As it can be seen, we are linking the layers which have spatial dimensions $32x32$, the layers which have spatial dimensions $64x64$ and, finally, the layers which have spatial dimensions $128x128$.

### Skip connection

How is actually implemented a skip connection? It somehow combines the outputs of the combines layers. ![image.png](attachment:image.png)

This combination typically consists in adding each pair of corresponding pixels in the two outputs. For doing so, the two outputs must have exact same dimensions $W,H,C$.

By construction of these skip connections, the connected layers have same output spatial dimensions $W,H$.

However, they can have different channels $C$. Indeed, in our example, the connected layers have different channels. For example, if we take the first skip connection, it links a Conv layers which has $32$ output channels with a Transpose Conv layer which has $11$ output channels.

For solving this, we make the number of channels of the downsampling layer (e.g. $32$) equal to the number of channels of the upsampling layer (e.g. $11$): we do that by simply applying an unsary convolution layer.

So, the first skip connection of our example, takes the output of the Conv layer (dimensions $32,32,32$), it trasnforms the number of channels to $11$ (dimensions  $32,32,11$), and it concatenates that to the output of the Transpose Conv layer: the final output of the skip connection have dimensions $32,32,11$, which are the same dimensions of that Transpose layer. 

### Why adding skip connections?

Why are we adding skip connections? Why does this improve the situation?

BEfore, the structure of the segmenter NN was the following.
- Conv part taken from the classifier NN. Decreasing of the spatial dimensions, for acquiring semantic information. We are loosing the spatial dimensions.
- Dense part (which consists in unary Conv layers). In this phase, we have a lot of semantic information, useful for exploiting the features. But we have very veru poor spatial information.
- Upsampling part. We want to upsample the image, to reconstruct the spatial dimensions. But it is very difficult to do so from that situation, since we have very poor spatial information.

For improving that, we add skip connections from the downsampling layer, in order to bring spatial information. With the skip connections, we are mixing the **WHAT** (i.e. semantic infromation) with the **WHERE** (i.e. spatial information).

### Training this segmenter NN

If training the previous segmenter NN was not always necessary, if we use upsample techniques which don't recquire weigths, now instead a stand-alone training of the segmenter NN is necessary.
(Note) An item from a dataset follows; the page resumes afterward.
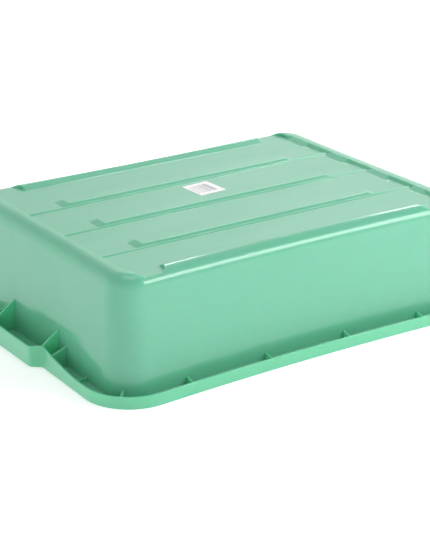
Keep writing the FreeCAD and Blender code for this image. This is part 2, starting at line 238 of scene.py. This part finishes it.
def glowing_laminate(name):
    """Matt white laminate that glows as if lit from below: painted light, a little brighter
    toward the front.

    The eye sees a clean white with hardly any reflection in it.
    """
    material, output = blank_material(name)
    tree = material.node_tree
    place = add(tree, "TexCoord").outputs["Object"]
    tone = add(tree, "TexNoise", {"Vector": place, "Scale": 1 / TABLE_TONE, "Detail": 2.0})
    pale = add(tree, "Mix", {"Factor": tone.outputs["Fac"], "A": colour("#FAFAFA"),
                             "B": colour("#F6F7F6")}, data_type="RGBA")
    # painted light: the laminate's own glow grows toward the front, a painted pool of light
    forward = add(tree, "VectorMath", {0: place, 1: (0.35, -0.94, 0.0)}, operation="DOT_PRODUCT")
    painted_glow = add(tree, "MapRange", {"Value": forward.outputs["Value"], "From Min": 0.0,
                                   "From Max": 0.5, "To Min": 0.34, "To Max": 0.48})
    surface = add(tree, "BsdfPrincipled", {
        "Base Color": pale.outputs["Result"],
        "Roughness": 0.75,
        "Specular IOR Level": 0.2,
        "Emission Color": colour("#FFFFFF"),
        "Emission Strength": painted_glow.outputs["Result"],
    })
    tree.links.new(surface.outputs["BSDF"], output.inputs["Surface"])
    return material


for piece, shift in (("tub", 0.37), ("cover", 1.91)):
    dress(piece, moulded_polypropylene(f"{piece}_semi_gloss_mint_polypropylene", MINT, DEEP_MINT,
                                       shift))
label_low, label_high = (Vector(corner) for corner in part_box("sticker"))
dress("sticker", coated_paper("label_coated_white_paper", label_low, label_high))

# ---- Table ----
mesh = bpy.data.meshes.new("table_top")
corners = [(x * TABLE_HALF, y * TABLE_HALF, 0) for x, y in ((-1, -1), (1, -1), (1, 1), (-1, 1))]
mesh.from_pydata(corners, [], [(0, 1, 2, 3)])
mesh.materials.append(glowing_laminate("table_matt_pale_laminate"))
table = bpy.data.objects.new("table_top", mesh)
table.location.z = LOW.z - TABLE_GAP
bpy.context.collection.objects.link(table)


# ---- Lights ----
def softbox(name, direction, distance, size, radiance):
    """White rectangular light of a given radiance, in a direction from the tub, facing it."""
    light = bpy.data.lights.new(name, "AREA")
    light.shape = "RECTANGLE"
    light.size, light.size_y = size
    light.energy = radiance * math.pi * size[0] * size[1]
    lamp = bpy.data.objects.new(name, light)
    aim = Vector((0, 0, LIGHT_AIM))
    lamp.location = aim + Vector(direction).normalized() * distance
    lamp.rotation_euler = (lamp.location - aim).to_track_quat("Z", "Y").to_euler()
    bpy.context.collection.objects.link(lamp)


# The first lights the long wall and draws the bright line along its upper edge, the second fills
# the base, and the third draws the thin lines along the crests of its ribs.
softbox("softbox_front_right", (0.52, -0.72, 0.42), 2.6, (1.3, 0.9), 7.5)
softbox("softbox_overhead", (-0.05, -0.05, 1.0), 2.6, (1.6, 1.6), 1.6)
softbox("strip_behind_right", (0.60, 0.56, 0.60), 3.0, (1.6, 0.45), 8.0)

# ---- Room ----
world = bpy.data.worlds.new("studio")
world.use_nodes = True
bpy.context.scene.world = world
sky = world.node_tree
sky.nodes.clear()
towards = add(sky, "TexCoord").outputs["Generated"]
axes = add(sky, "SeparateXYZ", {"Vector": towards})

# white walls that darken with height
walls = add(sky, "MapRange", {"Value": axes.outputs["Z"], "From Min": 0.08, "From Max": 0.70,
                              "To Min": 1.10, "To Max": 0.45})

# a faint glow low down behind the tub
backward = add(sky, "VectorMath", {0: towards, 1: (0.56, 0.83, 0.0)}, operation="DOT_PRODUCT")
glow_side = add(sky, "Math", {0: backward.outputs["Value"], 1: 0.0}, operation="MAXIMUM")
glow_spread = add(sky, "Math", {0: glow_side.outputs["Value"], 1: 2.0}, operation="POWER")
glow = add(sky, "MapRange", {"Value": axes.outputs["Z"], "From Min": 0.2, "From Max": 0.9,
                             "To Min": 0.05, "To Max": 0.0})
glowing = add(sky, "Math", {0: glow_spread.outputs["Value"], 1: glow.outputs["Result"],
                            2: walls.outputs["Result"]}, operation="MULTIPLY_ADD")

# dimmer toward the front, with a fill from the left
front_dim = add(sky, "MapRange", {"Value": axes.outputs["Y"], "From Min": -0.9, "From Max": 0.0,
                                  "To Min": 0.65, "To Max": 1.0})
leftward = add(sky, "VectorMath", {0: towards, 1: (-0.87, -0.50, 0.0)}, operation="DOT_PRODUCT")
left_fill = add(sky, "MapRange", {"Value": leftward.outputs["Value"], "From Min": 0.1,
                                  "From Max": 0.9, "To Min": 0.0, "To Max": 0.22})
room = add(sky, "Math", {0: glowing.outputs["Value"], 1: front_dim.outputs["Result"],
                         2: left_fill.outputs["Result"]}, operation="MULTIPLY_ADD")
lit = add(sky, "Background", {"Color": colour("#FFFFFF"), "Strength": room.outputs["Value"]})
sky.links.new(lit.outputs["Background"], add(sky, "OutputWorld").inputs["Surface"])

# ---- Camera: a long lens 3 m away and 1 m above the tub, looking down on one corner ----
LENS = 111.27
SENSOR = 36.0
CAMERA_X = -1.6591
CAMERA_Y = -2.4520
CAMERA_ABOVE_TUB = 1.0
LOOKING_DOWN = 21.216        # degrees below level
TURNED_RIGHT = 34.051        # degrees from the tub's width toward +X

camera = bpy.data.cameras.new("camera")
camera.lens = LENS
camera.sensor_width = SENSOR
camera.clip_end = 50.0
eye = bpy.data.objects.new("camera", camera)
eye.location = (CAMERA_X, CAMERA_Y, HIGH.z + CAMERA_ABOVE_TUB)
eye.rotation_euler = Euler((math.radians(90 - LOOKING_DOWN), 0.0, -math.radians(TURNED_RIGHT)))
bpy.context.collection.objects.link(eye)
bpy.context.scene.camera = eye
bpy.context.scene.view_settings.view_transform = "Standard"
Because there are for sure additional weigths with respect to the classifier NN: thle weigths in the skip connections.

SO, for sure the segmenter NN recquires an additional training.
- We freeze the layers brought from the classifier NN.
- We train the upsampling part and the skip connections.

This implies that we need a segmented dataset (which can be difficult to get).

## U-NET

The next step in improving our situation brings us the U-NET. Which is a very famous architecture.

The idea is simple: since now we have to train the segmenter NN, using a segmented dataset, why don't we simply train a NN from scratch, using that dataset? We don't use a pre-trained classifier NN, but we fully train the segmenter NN from scratch: we only have the segmenter NN.

So, we have a single NN, which is a fully Convolutional NN. It has the structure explained before: encoder-decoderstructure with skip connections.
- Downsampling part. Acquiring semantic information, features extraction, enlarging the receptive field. 
- Upsampling part. Reconstructing the spatial dimensions, with the help of the skip connections from the corresponding downsampling layers.
The output has the same spatial dimensions of the input image, but the number of channels is equal to the number of different classes: $k$.

![image.png](attachment:image.png)
U-shape

**Basically, the U-Net is a Convolutional Autoencoder with skip connections.**

### Why the skip connections?

The reason of the skip connections has been explained before: the skip connections bring spatial information from the downsampling layers to the corresponding upsampling layer, in order to help them the reconstruction of the spatial dimensions from a poor spatial structure.

### Training the U-Net

The U-Net is fully trained from scratch, using a segmented dataset. The ground truth are segmented images. No fixed weigths, no loaded weigths.

**End-to-end training. End-to-end segmentation.**

Completely supervised problem.

### Comparison between "improved convolutionalization" and "U-Net"
- The structure of the two NNs is the same: downsampling (i.e. encoder) + upsampling (i.e. decoder) + skip connections.
- The difference is the following:
    * In the improved convolutionalization, the only weigths that must be learnt are in the skip connections (and in the upsampling part). ALl the other weigths are fixed. The weigths in the encoder are fixed.
    * In the U-NEt, all the weigths must be learnt from scratch.
- Another difference is that the U-Net does not need any pre-trained NN. It does not rely on any pre-trained NN.

The U-Net is simpler to train and to build. But i recquires a segmented dataset for training.

### U-Net: sum up
- Advantages: it does not rely on a classifier, end-to-end segmentation, it can work well with relatively few images.
- Drawback: it needs a segmented dataset.

The encoder part is also called the *"blackbone"*.

### Transfer learning in the U-Net

An U-Net is essentially a encoder-decoder (+ skip connections).

We could apply transfer learning by taking a pre-trained classifier CNN, removing the top, and using it as encoder part of our U-Net.